The U.S. market represents the next big test. Perk built momentum in Europe first. American expansion requires local adaptation, regulatory navigation and sales execution at scale. The fresh capital provides runway to invest in those areas while continuing product innovation. AI development does not come cheap. Training models, integrating data sources and maintaining accuracy demand ongoing resources.
Industry observers note the timing. Artificial intelligence has moved from experimental pilots to core infrastructure in enterprise software. Companies that embed it deeply from the start hold an advantage over those retrofitting older systems. Perk positioned itself in that first group. Its lenders appear to agree.
Recent coverage reinforces the momentum. Perk’s own press release from June 3, 2026, laid out the strategic priorities in detail. Additional reporting from ABF Journal on June 4 echoed the same lender quotes and financial highlights. No major new financing announcements have surfaced in the hours since, though discussions on X highlighted the deal’s size relative to typical private-credit transactions in tech.

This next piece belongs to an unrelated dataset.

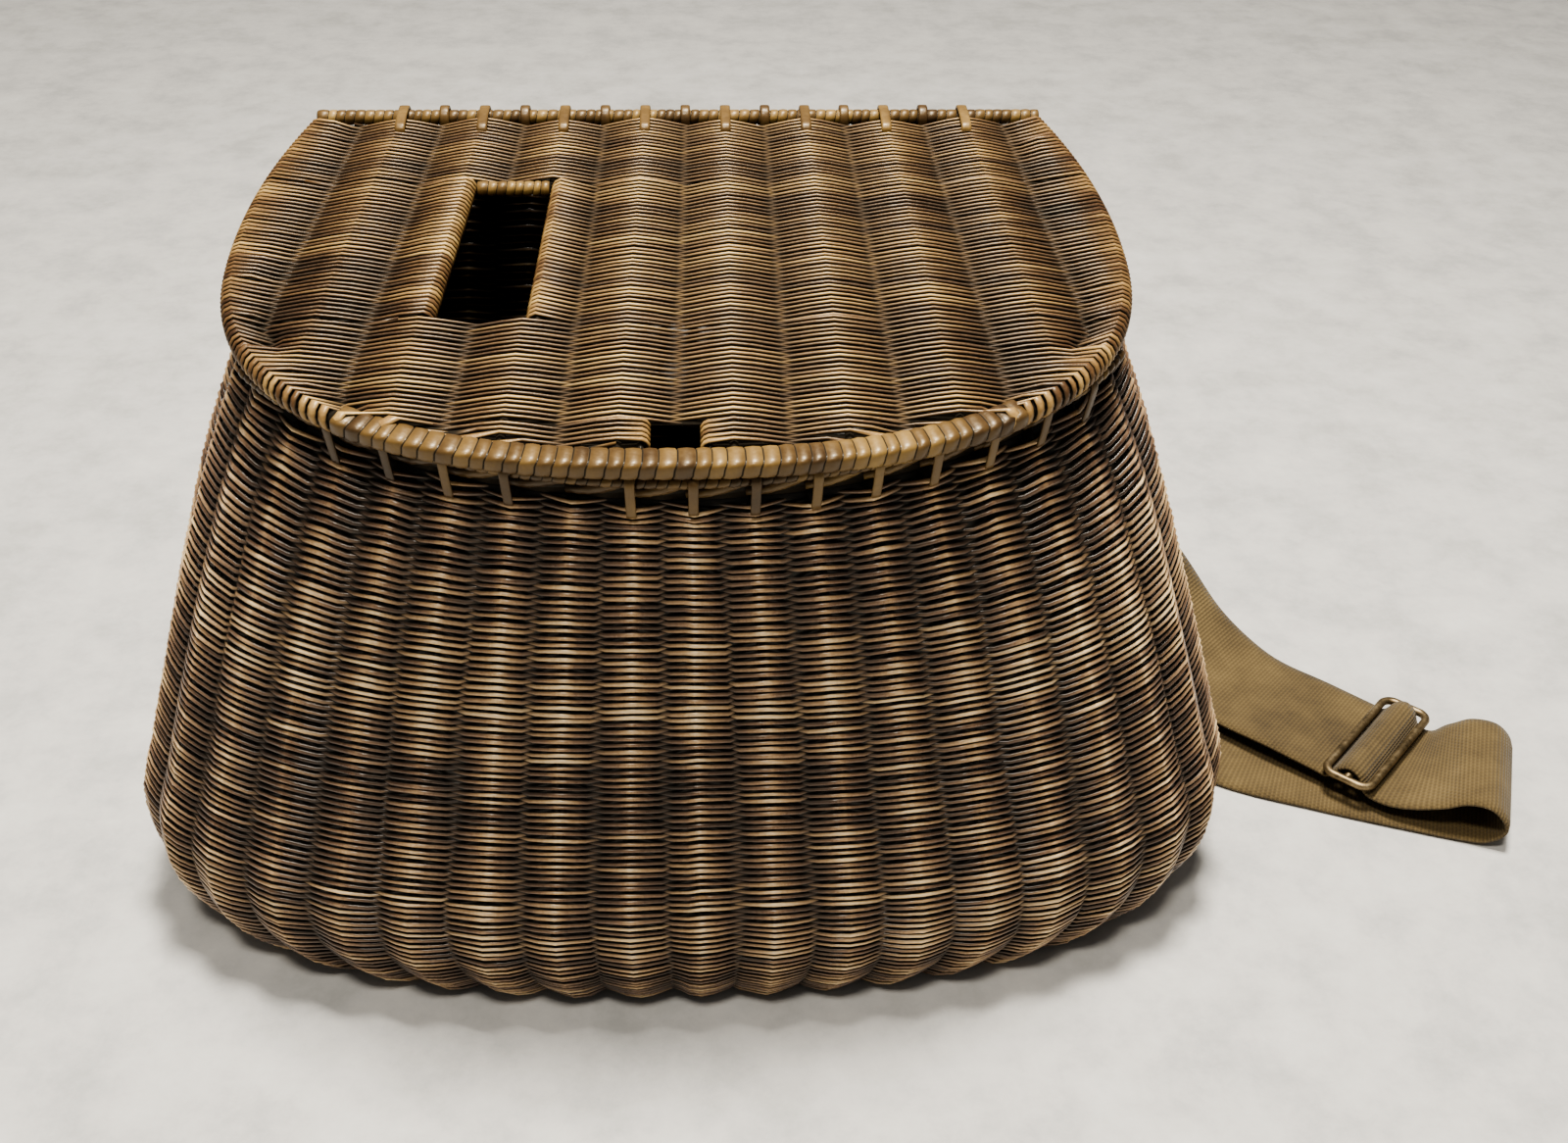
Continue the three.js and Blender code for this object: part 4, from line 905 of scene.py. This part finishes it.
def lid_turn(here, there, y, next_y, pitch, flip, met):
    """A chain's turn round a rolled edge, from one row to the next."""
    out = np.array([here[1], here[2], 0.0])
    along = unit(np.array([-out[1], out[0], 0.0]))
    along = along * (1 if along[1] > 0 else -1)
    spread = pitch / max(abs(along[1]), 0.35)
    table = []
    for j, beta in enumerate(TURN_ANGLES * met):
        t = (j + 0.5) / len(TURN_ANGLES)
        middle = np.array([here[0] * (1 - t) + there[0] * t, y * (1 - t) + next_y * t, 0.0])
        radial = out * cos(beta) + UP * sin(beta)
        place = middle + radial * edge_reach(here)
        table.append((*place, *(radial * flip * met), *along, LID_STRAND, spread * 0.8, flip * met))
    return np.array(table)


def lid_chain(b, rows, left, right, seed):
    """One weaver that runs to and fro across the lid and turns back round the rolled edges."""
    pitch = abs(rows[1] - rows[0])
    parts = []
    flip = 1.0
    for k, y in enumerate(rows):
        going = 1 if k % 2 == 0 else -1
        row, met = lid_row(k, y, (left(y), right(y)), pitch, flip, seed)
        parts.append(row[::going])
        if k + 1 < len(rows):
            edge, side = (right, met[1]) if going > 0 else (left, met[0])
            parts.append(lid_turn(edge(y), edge(rows[k + 1]), y, rows[k + 1], pitch, flip, side))
        flip = -flip
    table = np.concatenate(parts)
    p = lid_to_frame(table[:, :3])
    sides, ups = lid_direction(table[:, 3:6]), lid_direction(table[:, 6:9])
    half_side, half_up, swing = table[:, 9:].T
    travel = arc_lengths(p)
    thick = 1 + 0.12 * smooth_noise(travel, seed + 2, 60.0) + 0.14 * smooth_noise(travel, seed + 4, 17.0)
    weaver = np.floor(travel / 700)
    # Brighter over the crests, where the strands stand out: partly wear, partly painted highlight.
    tone = (0.46 + 0.16 * smooth_noise(weaver * 3.7 + seed, 70) + 0.17 * smooth_noise(travel, seed + 3, 19.0)
            + 0.2 * (np.abs(swing) ** 3 - 0.35))
    # Painted sheen: the lid's middle is brighter.
    centre_painted_sheen = 0.12 * (1 - np.abs(p[:, 0]) / 110)
    b.tube(p, sides, ups, half_side, half_up * thick, tone + centre_painted_sheen, strand_faces(swing))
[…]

Perk now enters what executives call its next phase. Revenue exceeds $300 million. Margins sit in the mid-70s. The platform spans the full spectrum of corporate mobility and spend. Artificial intelligence powers the automation that eliminates shadow work. The $300 million credit line buys time and resources to prove the model at even larger scale. Success in the U.S. market could validate the thesis. Failure to convert momentum into sustainable profits would raise fresh doubts.
For now the numbers point upward. Lenders voted with capital. Customers number in the thousands. The addressable market runs into trillions. Perk has the ingredients. Execution will decide whether the AI tailwind turns into lasting industry leadership.